Fin 2019, la production suisse de courant éolien s’élevait à environ 0,14 TWh. La stratégie énergétique prévoit une hausse pour faire passer ce chiffre à 4,3 TWh par an d’ici à 2050. Cet objectif est-il réaliste?

IC: Il est non seulement réaliste, mais nous sommes bien plus ambitieux. Suisse Eole vise 9 TWh, dont 6 TWh en hiver. Nous avons effectué ces calculs sur la base des projets qui sont en cours de préparation en Suisse. Nous avons constaté que nous aurions déjà atteint les objectifs intermédiaires fixés par le Conseil fédéral si toutes ces oppositions n’existaient pas. C’est donc possible, mais il faut du temps. En politique, j’ai appris deux choses qui sont également très importantes pour l’énergie éolienne: la patience et la présérvance! (rires)
 

Vous avez abordé le problème des procédures d’approbation qui s’éternisent en Suisse, entre 10 et 15 ans en moyenne. Comment réduire ces longues durées?

IC: J’ai déposé un postulat qui a été accepté par le Parlement, afin de trouver des solutions pour améliorer et écourter ces procédures. Pour l’énergie éolienne, on propose par exemple d’examiner en même temps le plan d'affectation et le permis de construire. Nous devons trouver des solutions pour progresser plus rapidement.

PW: Il importe également que les différentes instances tirent dans la même direction. Malheureusement, on ne cesse de constater que toutes les instances ne participent pas à l’effort bien que la stratégie ait déjà été fixée par la Confédération. Nous aimerions que l’administration nous soutienne plus, notamment en ce qui concerne les permis.
 

La CEATE-N a déposé une motion demandant l’élaboration des bases juridiques nécessaires pour une planification positive de sites potentiels d’intérêt national de production d’énergies renouvelables. Cette motion pourrait-elle donner un coup de pouce à l’énergie éolienne?

PW: Oui, pour moi cette motion constitue une opportunité d’aligner les différentes opinions au sein des instances. La commission l’a également soutenue. Des bases solides pourraient être jetées grâce à la demande de révision de la loi. Les instances doivent maintenant surmonter leurs dissensions pour avancer. La réponse du Conseil fédéral montrera clairement à quel point il prend ce sujet au sérieux.
 

Qu’est-ce qui rend l’énergie éolienne attractive pour les investisseurs en Suisse malgré les longues procédures d’autorisation et les éventuelles votations populaires?

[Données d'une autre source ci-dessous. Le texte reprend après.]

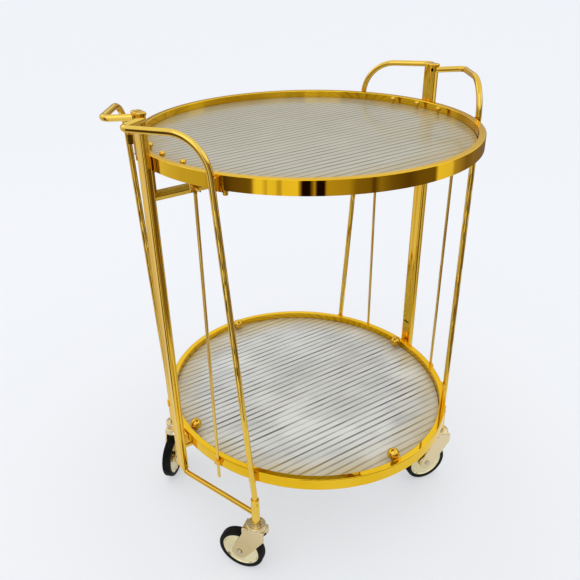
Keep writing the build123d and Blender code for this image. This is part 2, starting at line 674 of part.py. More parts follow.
# Casters
# A fixed stem plugs into the sleeve, and its pin carries the fork with its bearing cup. The wheel, a dished
# hub in a thick tyre, turns on an axle behind the swivel line.
fork_inner = tyre_width / 2 + fork_side_gap
fork_outer = fork_inner + fork_sheet
hub_radius = wheel_radius - tyre_thickness
boss_half_width = fork_inner - seat_gap
swivel_axis = Axis((0, 0, 0), (0, 0, 1))
for corner, (side_x, side_y, heading) in corners.items():
    along = (math.cos(math.radians(heading)), math.sin(math.radians(heading)), 0)
    swivel = Plane(origin=(side_x * foot_x, side_y * foot_y, 0), x_dir=along, z_dir=(0, 0, 1))
    upright = Plane(origin=swivel.origin, x_dir=swivel.x_dir, z_dir=-swivel.y_dir)
    hub_centre = swivel.from_local_coords((caster_trail, 0, wheel_radius))
    axial = Plane(origin=hub_centre, x_dir=swivel.y_dir, z_dir=swivel.x_dir)

    with BuildPart() as stem:
        with BuildSketch(upright):
            with BuildLine():
                Polyline(
                    (0, crown_base - seat_gap - pin_head_height),
                    (pin_head_radius, crown_base - seat_gap - pin_head_height),
                    (pin_head_radius, crown_base - seat_gap),
                    (pin_radius, crown_base - seat_gap),
                    (pin_radius, cup_top + seat_gap),
                    (collar_radius, cup_top + seat_gap),
                    (collar_radius, sleeve_bottom),
                    (plug_radius, sleeve_bottom),
                    (plug_radius, sleeve_bottom + plug_length),
                    (0, sleeve_bottom + plug_length),
                    close=True,
                )
            make_face()
        revolve(axis=Axis(swivel.origin, (0, 0, 1)))
    save(stem.part, f"{corner}_caster_stem")

    with BuildPart() as fork:
        with BuildSketch(upright.offset(-fork_outer)) as arm_outline:
            with Locations((caster_trail, wheel_radius)):
                Circle(fork_boss_radius)
            with BuildLine():
                Polyline(
                    (-fork_front, fork_top),
                    (fork_rear - fork_notch, fork_top),
                    (fork_rear - fork_notch, fork_top - fork_rear_drop),
                    (-fork_front, fork_top - fork_front_drop),
                    close=True,
                )
            make_face()
            make_hull()
            with Locations((-fork_front, fork_top)):
                Rectangle(fork_front + fork_rear, fork_rear_drop, align=(Align.MIN, Align.MAX))
            notch = arm_outline.vertices().filter_by(
                lambda corner_point: abs(corner_point.Y - fork_top + fork_rear_drop) < seat_gap
            ).sort_by(Axis.X)
            fillet(notch[-2:], fork_notch_radius)
        extrude(amount=2 * fork_outer)
        with BuildSketch(upright.offset(-fork_inner)):
            with Locations((0, crown_base)):
                Rectangle(4 * wheel_radius, 4 * wheel_radius, align=(Align.CENTER, Align.MAX))
        extrude(amount=2 * fork_inner, mode=Mode.SUBTRACT)
        fillet(fork.faces().sort_by(Axis.Z)[-1].edges(), fork_edge_radius)
        with BuildSketch(upright) as cup_section:
            with Locations((0, fork_top)):
                Rectangle(cup_radius, cup_height, align=(Align.MIN, Align.MIN))
            fillet(cup_section.vertices().group_by(Axis.Y)[-1].sort_by(Axis.X)[-1], cup_edge_radius)
            with Locations((cup_radius - cup_groove_inset, cup_top)):
                Rectangle(cup_groove_width, cup_groove_depth, align=(Align.MAX, Align.MAX), mode=Mode.SUBTRACT)
        revolve(axis=Axis(swivel.origin, (0, 0, 1)))
        with BuildSketch(Plane.XY.offset(crown_base - overrun)):
            with Locations(swivel.origin):
                Circle(pin_radius + running_clearance)
        extrude(amount=overrun + fork_crown_thickness + cup_height, mode=Mode.SUBTRACT)
        with BuildSketch(upright.offset(-fork_outer)):
            with Locations((caster_trail, wheel_radius)):
                Circle(axle_radius + press_clearance)
        extrude(amount=2 * fork_outer, mode=Mode.SUBTRACT)
    save(fork.part, f"{corner}_fork")

    with BuildPart() as axle:
        with BuildSketch(upright.offset(-fork_outer)):
            with Locations((caster_trail, wheel_radius)):
                Circle(axle_radius)
        extrude(amount=2 * fork_outer + axle_nut_height + axle_tail)
        with BuildSketch(upright.offset(fork_outer)):
            with Locations((caster_trail, wheel_radius)):
                RegularPolygon(axle_nut_radius, 6)
        extrude(amount=axle_nut_height)
        with BuildSketch(upright.offset(-fork_outer)):
            with Locations((caster_trail, wheel_radius)):
                Circle(axle_head_radius)
        extrude(amount=-axle_head_height)
        fillet(axle.faces().sort_by(Axis(hub_centre, swivel.y_dir))[-1].edges(), axle_head_height * head_dome_share)
    save(axle.part, f"{corner}_axle")

    with BuildPart() as hub:
        with BuildSketch(axial):
            with BuildLine():
                Polyline(
                    (boss_half_width, axle_radius + running_clearance),
                    (boss_half_width, hub_boss_radius),
                    (hub_face_half_width, hub_boss_radius + hub_slope),
                    (hub_face_half_width, hub_radius - hub_bead_width),
                    (hub_bead_half_width, hub_radius - hub_bead_width / 2),
                    (hub_bead_half_width, hub_radius),
                    (-hub_bead_half_width, hub_radius),
                    (-hub_bead_half_width, hub_radius - hub_bead_width / 2),
                    (-hub_face_half_width, hub_radius - hub_bead_width),
                    (-hub_face_half_width, hub_boss_radius + hub_slope),
                    (-boss_half_width, hub_boss_radius),
                    (-boss_half_width, axle_radius + running_clearance),
                    close=True,
                )
            make_face()
        revolve(axis=Axis(hub_centre, swivel.y_dir))
    save(hub.part, f"{corner}_wheel_hub")

    with BuildPart() as tyre:
        with BuildSketch(axial) as tyre_section:
            with Locations((0, hub_radius + press_clearance)):
                Rectangle(tyre_width, tyre_thickness - press_clearance, align=(Align.CENTER, Align.MIN))
            fillet(tyre_section.vertices().group_by(Axis.Y)[-1], tyre_corner_radius)
            with Locations((-tread_groove_side, wheel_radius), (tread_groove_side, wheel_radius)):
                Triangle(
                    a=tread_groove_width,
                    B=tread_groove_slope,
                    C=tread_groove_slope,
                    rotation=180,
                    align=(Align.CENTER, Align.MIN),
                    mode=Mode.SUBTRACT,
                )
        revolve(axis=Axis(hub_centre, swivel.y_dir))
    save(tyre.part, f"{corner}_tyre")
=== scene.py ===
import json
import math

import bpy
from mathutils import Matrix, Vector


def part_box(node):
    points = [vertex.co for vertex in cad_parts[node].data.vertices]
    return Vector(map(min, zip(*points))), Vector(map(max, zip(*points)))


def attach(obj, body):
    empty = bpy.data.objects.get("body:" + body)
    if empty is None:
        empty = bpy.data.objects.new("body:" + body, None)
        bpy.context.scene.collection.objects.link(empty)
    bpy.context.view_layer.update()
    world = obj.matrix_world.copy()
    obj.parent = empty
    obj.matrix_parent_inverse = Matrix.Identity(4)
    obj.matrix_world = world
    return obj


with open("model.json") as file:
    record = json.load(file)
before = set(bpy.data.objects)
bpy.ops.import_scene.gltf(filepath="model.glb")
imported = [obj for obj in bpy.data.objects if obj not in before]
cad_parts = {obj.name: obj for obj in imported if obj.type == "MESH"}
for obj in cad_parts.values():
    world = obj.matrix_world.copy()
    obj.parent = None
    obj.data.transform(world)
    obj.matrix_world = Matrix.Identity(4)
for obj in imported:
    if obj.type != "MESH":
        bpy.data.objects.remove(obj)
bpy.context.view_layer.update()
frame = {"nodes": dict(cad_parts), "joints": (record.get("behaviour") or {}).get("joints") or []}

nodes = frame["nodes"]
scene = bpy.context.scene
scene.view_settings.view_transform = "Standard"

# ------------------------------------------------------------------------------------------------
# The studio: a plain pale floor in a pale room. Polished metal sees the room's bright panels and
# the dark gaps between them, as it would in a photographer's tent with its front left open.
# ------------------------------------------------------------------------------------------------
floor_half = 16.0
floor_colour = (0.875, 0.895, 0.935, 1.0)
floor_roughness = 0.95
floor_glow = 0.45
bright_floor_reach = (0.46, 0.60)
black = (0.0, 0.0, 0.0, 1.0)
room_light = (1.0, 1.0, 1.0, 1.0)
room_colour = (0.862, 0.888, 0.930, 1.0)
ceiling_colour = (0.95, 0.95, 0.95, 1.0)
ceiling_start = (0.20, 0.35)
darkest_wall = 0.16
warmth = (("Green", 1.18), ("Blue", 1.35))

# How bright the room looks in polished metal: degrees round from +X, and the level in that direction.
far_side = -14
near_stops = (
    (-180, 0.05), (-174, 0.12), (-162, 0.17), (-160, 0.92), (-155, 0.95), (-154, 0.45), (-152, 0.90),
    (-147, 0.85), (-145.5, 0.30), (-144, 0.90), (-134.5, 0.95), (-133, 0.01), (-127, 0.01),
    (-125.5, 0.62), (-124, 0.01), (-119.5, 0.01), (-118, 0.52), (-105, 0.44), (-101, 0.24),
    (-92, 0.20), (-90, 0.08), (-86, 0.28), (-78, 0.16), (-66, 0.10), (-59, 0.16), (-46, 0.17),
    (-44, 0.92), (-31, 0.85), (-28, 0.45), (far_side, 0.20),
)
far_floor_stops = (
    (far_side, 0.20), (-4, 0.24), (28, 0.18), (46, 0.24), (60, 0.50), (96, 0.30), (102, 0.85),
    (128, 0.75), (150, 0.58), (168, 0.55), (176, 0.10), (180, 0.05),
)
far_wall_stops = (
    (far_side, 0.35), (-4, 0.50), (20, 0.50), (34, 0.52), (47, 0.52), (58, 0.50), (68, 0.42),
    (80, 0.45), (84, 0.20), (96, 0.15), (102, 0.85), (128, 0.75), (150, 0.58), (168, 0.55),
    (176, 0.10), (180, 0.05),
)


def feed(tree, node, inputs):
    """Gives inputs of a node their values, or links them to the sockets that drive them."""
    for name, value in inputs.items():
        if isinstance(value, bpy.types.NodeSocket):
            tree.links.new(value, node.inputs[name])
        else:
            node.inputs[name].default_value = value


def add(tree, kind, inputs=None, **settings):
    """Adds a node with its settings and inputs, and returns its outputs."""
    node = tree.nodes.new(kind)
    for setting, value in settings.items():
        setattr(node, setting, value)
    feed(tree, node, inputs or {})
    return node.outputs


def calc(tree, operation, *values):
    return add(tree, "ShaderNodeMath", dict(enumerate(values)), operation=operation)["Value"]


def mixed(tree, factor, first, second):
    inputs = {"Factor": factor, "A": first, "B": second}
    return add(tree, "ShaderNodeMix", inputs, data_type="RGBA")["Result"]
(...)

PW: C’est surtout la conviction qu’il s’agit d’une très bonne technologie qui fait exactement ce que l’on attend de la production d’électricité. Je suis également confortée par le fait que d’autres pays y sont parvenus, mieux que nous. Nous, les Suisses, avons parfois besoin d’un peu de temps. (rires) Mais nous ne pourrons nous passer de l’énergie éolienne. Il n’y a pas d’alternative.

IC: Nos ancêtres nous ont légué des lacs de retenue tels que le barrage de Verbois, construit pendant la Seconde guerre mondiale. Aujourd’hui, notre tâche consiste à transmettre notre contribution aux générations futures. Nous sommes contents de profiter des barrages aujourd’hui, mais qu’avons-nous fait depuis? Nous ne devons pas nous arrêter, nous devons nous battre. Et bravo à ceux qui investissent, c’est courageux!

Engagement de BKW dans l’éolien

BKW est une entreprise pionnière de l’énergie éolienne en Suisse. A l’heure actuelle, elle fournit environ 40% de la totalité de l’électricité d’origine éolienne produite en Suisse. Dans le cadre de ses projets éoliens, BKW mise sur l’engagement actif des communes pour gérer son parc et les soutient à long terme. Elle diffuse également des informations et sensibilise le grand public aux technologies éoliennes et photovoltaïques (Espace découverte avec la centrale éolienne Juvent et la centrale solaire de Mont-Soleil). En tant que membre de Suisse Eole, l’amélioration et l’abrègement des procédures d’autorisation revêtent également beaucoup d’importance pour BKW. Comme elle l’a indiqué dans sa réponse à la procédure de consultation sur la révision de la LApEl et sur la révision de la LEne, elle estime que des mesures spécifiques sont nécessaires dans le but de renforcer la sécurité d’approvisionnement suisse en hiver – dans le domaine de l’électricité d’origine éolienne ou pour d’autres technologies adaptées.